Un goût pour les colosses aux pieds d’argile
Comment expliquer que le robuste Hemingway ait lui aussi mis fin à ses jours ? C’est le sujet d’Il ne rêvait plus que de paysages et de lions au bord de la mer, où Gérard de Cortanze reconstitue mois après mois la dernière année de l’auteur de Pour qui sonne le glas. A l’été 1960, le (pas si) vieil homme est amer. A priori, cet ogre qui buvait plus que Lapaque n’avait rien à voir avec un fantôme kafkaïen comme Pavese. Voilà que lui aussi est miné par l’impuissance. Il a du mal à écrire et tourne en rond à Cuba, surveillé par le FBI. Il part s’aérer en Espagne, mais doit aussitôt rentrer se soigner aux Etats-Unis, plus précisément à la clinique Mayo, dans le Minnesota, où il est soumis à des électrochocs qui aggravent sa paranoïa aiguë.

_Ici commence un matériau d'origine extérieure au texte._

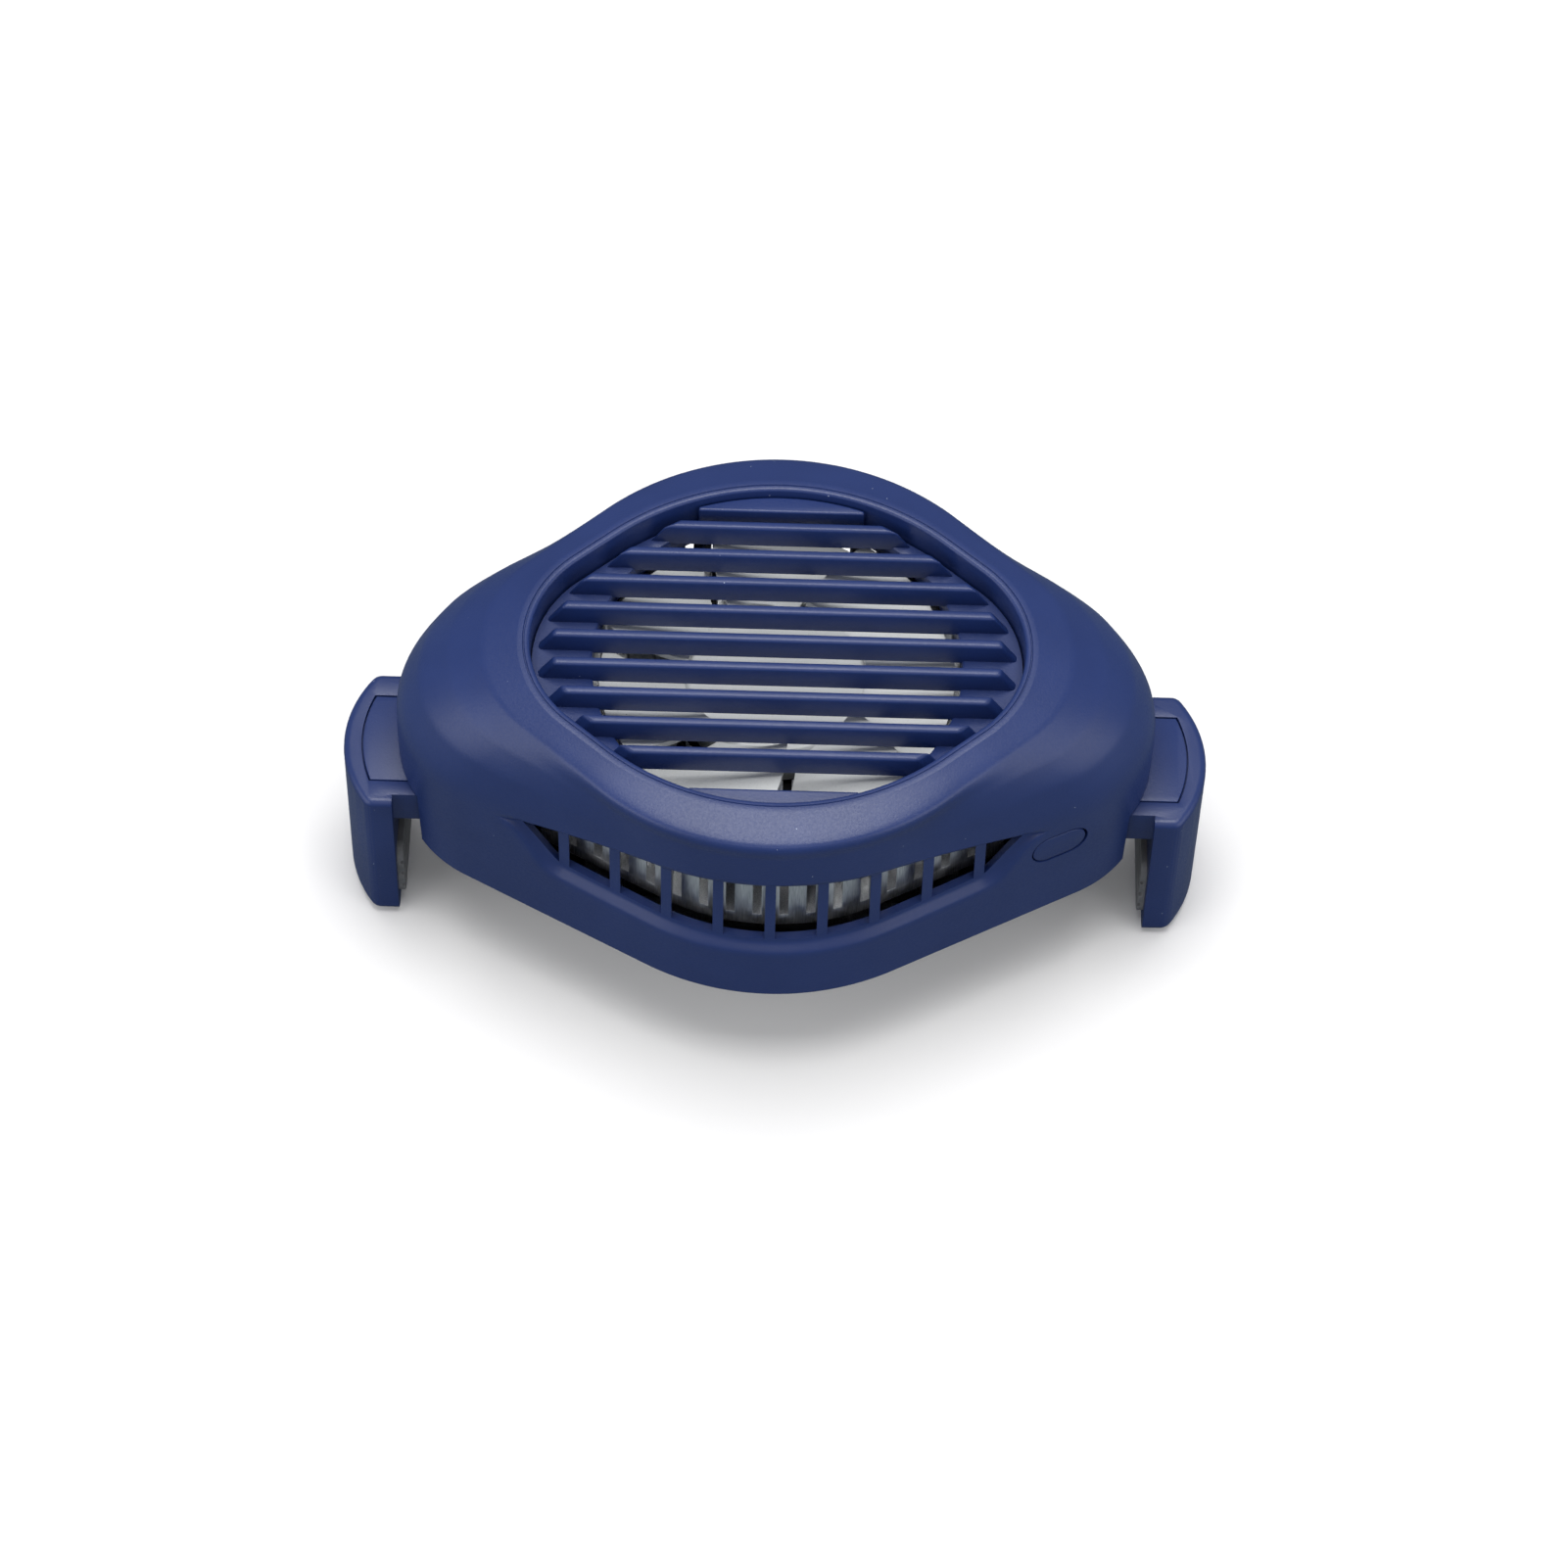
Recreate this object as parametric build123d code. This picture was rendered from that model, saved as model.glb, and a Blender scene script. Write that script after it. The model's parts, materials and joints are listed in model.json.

L’année 1961 est pour lui une descente aux enfers, jusqu’à son geste fatal, qui l’inscrit dans un funeste héritage (son père s’était déjà suicidé, avec un revolver). Trois ans après Le Roi qui voulait voir la mer, son beau livre sur Louis XVI, Cortanze confirme son goût pour les colosses aux pieds d’argile. Le Hemingway qu’il décrit est fragile et humain. Comme pour Lapaque avec Zweig et Bernanos, on sent un long compagnonnage entre Cortanze et Hemingway. A l’heure où le développement personnel cartonne en librairie, mieux vaut se tourner vers ces âmes tourmentées pour tenter de comprendre quelque chose au délicat métier de vivre.
Hotel Roma, par Pierre Adrian. Gallimard, 192 p., 19,50 €.
Echec et mat au paradis, par Sébastien Lapaque. Actes Sud, 336 p., 22,50 €.
Il ne rêvait plus que de paysages et de lions au bord de la mer, par Gérard de Cortanze. Albin Michel, 320 p., 22,90 €.